Proximity to Madison Avenue is important as well, noted Tom Harari, an SEO manager with iAcquire, an SEO and digital marketing agency based on 44th Street in Midtown.

“A lot of our clients are big ad agencies,” traditionally on Madison, in Midtown, he said. “Being close to 42nd street makes it easy to get back and forth.”

In June, another tech firm, Socialflow, signed at 52 Vanderbilt, also fleeing the so-called “glow of Google,” which has sent Midtown South rents up 23 percent year-over-year, according to a second quarter report from CBRE. Socialflow, a social media optimization platform, took the whole 9,275-square-foot 12th floor, and was previously based at 475 Park Avenue South, in the Flatiron District.

Likewise, earlier this year, social media company Alloy Digital left 151 West 26th Street for 498 Seventh Avenue in Times Square, and tech giant Yahoo ditched any pretensions of hipness when it inked a deal last May for space at the New York Times building, at 242 West 41st Street, according to previous reports.

And while median rents for Class A space in Midtown remain higher than those in Midtown South, Class B office rents recently eclipsed those in its southerly tech magnet neighbor, as The Real Deal reported. (Median Class A rents in Midtown can be skewed higher by the very expensive spaces in buildings like Solow’s 9 West 57th Street and Boston Properties’ GM building, where asking rents routinely top $100 per square foot).

In May, a study by the Times Square Alliance – admittedly, a group with an interest in being bullish – showed that tech firms had signed nearly 90 percent of the leases in that submarket in the previous 18 months, as The Real Deal reported.
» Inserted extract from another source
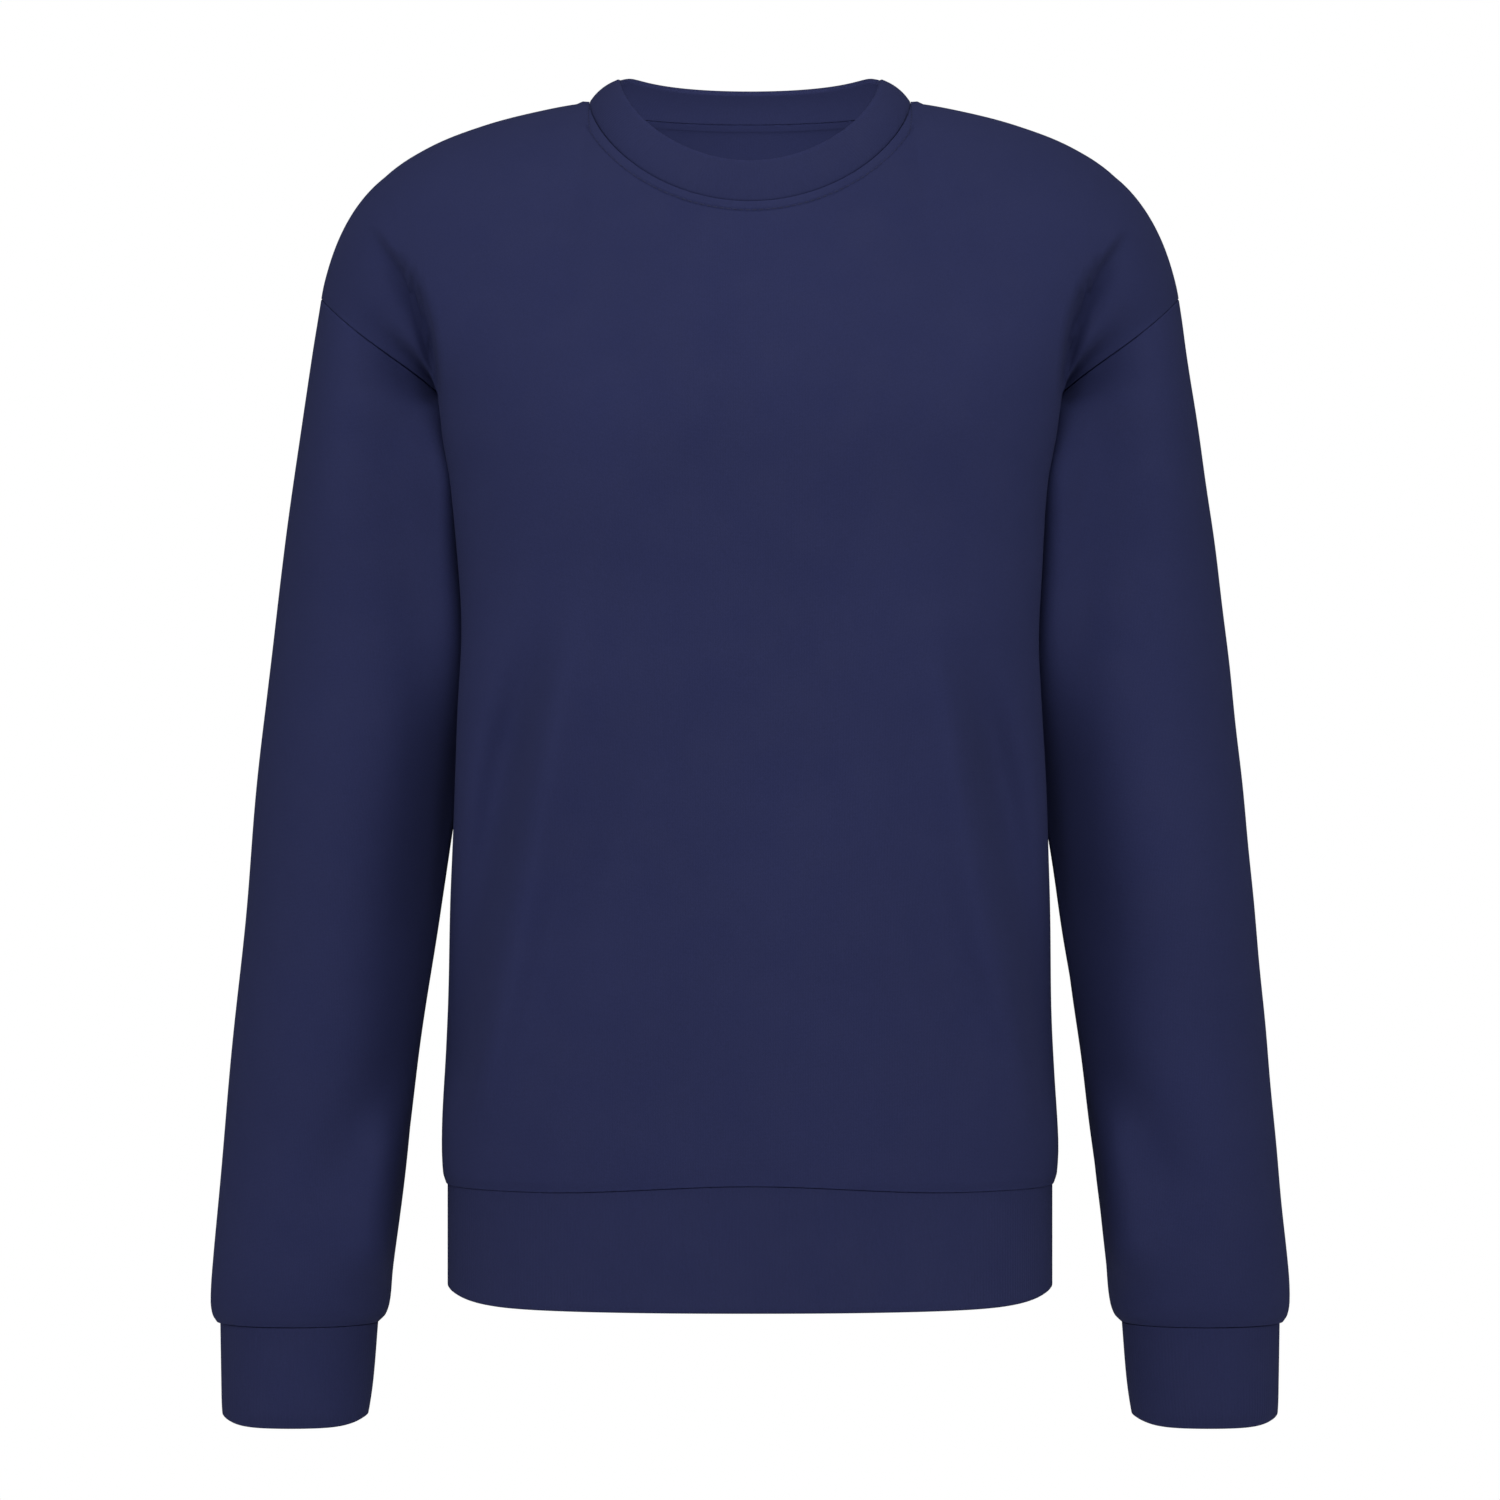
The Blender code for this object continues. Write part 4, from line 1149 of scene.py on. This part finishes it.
def make_camera(middle):
    camera = link("camera", bpy.data.cameras.new("camera"))
    camera.data.angle = math.radians(VIEW_ANGLE)
    camera.location = (0.0, -CAMERA_DISTANCE, middle - CAMERA_DROP)
    camera.rotation_euler = (math.radians(90.0), 0.0, 0.0)
    bpy.context.scene.camera = camera


def make_world():
    """White surroundings that the camera sees in full, and that light the garment only a little."""
    world = bpy.data.worlds.new("studio")
    world.use_nodes = True
    nodes, links = world.node_tree.nodes, world.node_tree.links
    seen, light = nodes["Background"], nodes.new("ShaderNodeBackground")
    for background, strength in ((seen, 1.0), (light, SURROUND)):
        background.inputs["Color"].default_value = WHITE
        background.inputs["Strength"].default_value = strength
    path = nodes.new("ShaderNodeLightPath")
    choose = nodes.new("ShaderNodeMixShader")
    links.new(path.outputs["Is Camera Ray"], choose.inputs["Fac"])
    links.new(light.outputs["Background"], choose.inputs[1])
    links.new(seen.outputs["Background"], choose.inputs[2])
    links.new(choose.outputs["Shader"], nodes["World Output"].inputs["Surface"])
    bpy.context.scene.world = world
    bpy.context.scene.view_settings.view_transform = "Standard"


def make_floor():
    mesh = bpy.data.meshes.new("floor")
    turns = np.linspace(0.0, 2.0 * math.pi, FLOOR_SIDES + 1)[:-1]
    rim = vectors(FLOOR_RADIUS * np.cos(turns), FLOOR_RADIUS * np.sin(turns), FLOOR_HEIGHT)
    mesh.from_pydata(rim.tolist(), [], [list(range(len(rim)))])
    paint = Nodes("floor paint")
    paint.feed(paint.shader, FLOOR_PAINT)
    mesh.materials.append(paint.material)
    link("floor", mesh)


def make_studio():
    low, high = CAD_BOUNDS
    middle = (low[2] + high[2]) / 2
    make_camera(middle)
    make_world()
    garment = (0.0, 0.0, middle)
    for light in MIDDLE_LIGHTS:
        softbox(*light, garment)
    for side in (-1, 1):
        for light in SIDE_LIGHTS:
            softbox(*light, garment, side)
    softbox(*NECK_LIGHT, BACK_NECK)
    make_floor()


# ------------ the garment
def main():
    make_studio()
    jersey = knit("navy jersey", NAVY, jersey_height, JERSEY_DEPTH)
    rib = knit("navy rib", RIB_NAVY, rib_height, RIB_DEPTH)
    sewing = thread("navy thread", THREAD_NAVY)
    sleeve_creases = ARM_FOLD + SLEEVE_CREASES
    front, front_stitches, front_seams = make_face(FRONT, ARM_FOLD + FRONT_CREASES, 1, jersey, sewing)
    back, back_stitches, back_seams = make_face(BACK, ARM_FOLD + BACK_CREASES, 2, jersey, sewing)
    stitches = {"front": [front_stitches], "back": [back_stitches]}
    pieces = {
        "front": front,
        "back": back,
        "sleeve_left": make_sleeve("sleeve_left", +1, sleeve_creases, 3, jersey),
        "sleeve_right": make_sleeve("sleeve_right", -1, sleeve_creases, 4, jersey),
        "cuff_left": make_cuff("cuff_left", +1, rib),
        "cuff_right": make_cuff("cuff_right", -1, rib),
        "hem_band": make_hem_band(front_seams["hem"], back_seams["hem"], rib),
        "collar": make_collar(front_seams["neck"], back_seams["neck"], rib),
    }
    for node, piece in pieces.items():
        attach(piece, "root")
        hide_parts(node)
        sewn_on = stitches.get(node, [])
        for row in sewn_on:
            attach(row, "root")


main()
Firms may have now been pushed east from the flashy ’hood.

The thinking is, “if we’re going to pay a lot, [we] might as well be in a practical place,” Brause said. Both sides of Midtown are closer to commuter trains such as Metro North and the Long Island Railroad, than Midtown South.

But perhaps the appeal of Midtown is not just office rents, but a larger financial calculus. It is, after all, highly accessible to Connecticut – a place that executives will naturally gravitate to as they age, for tax reasons.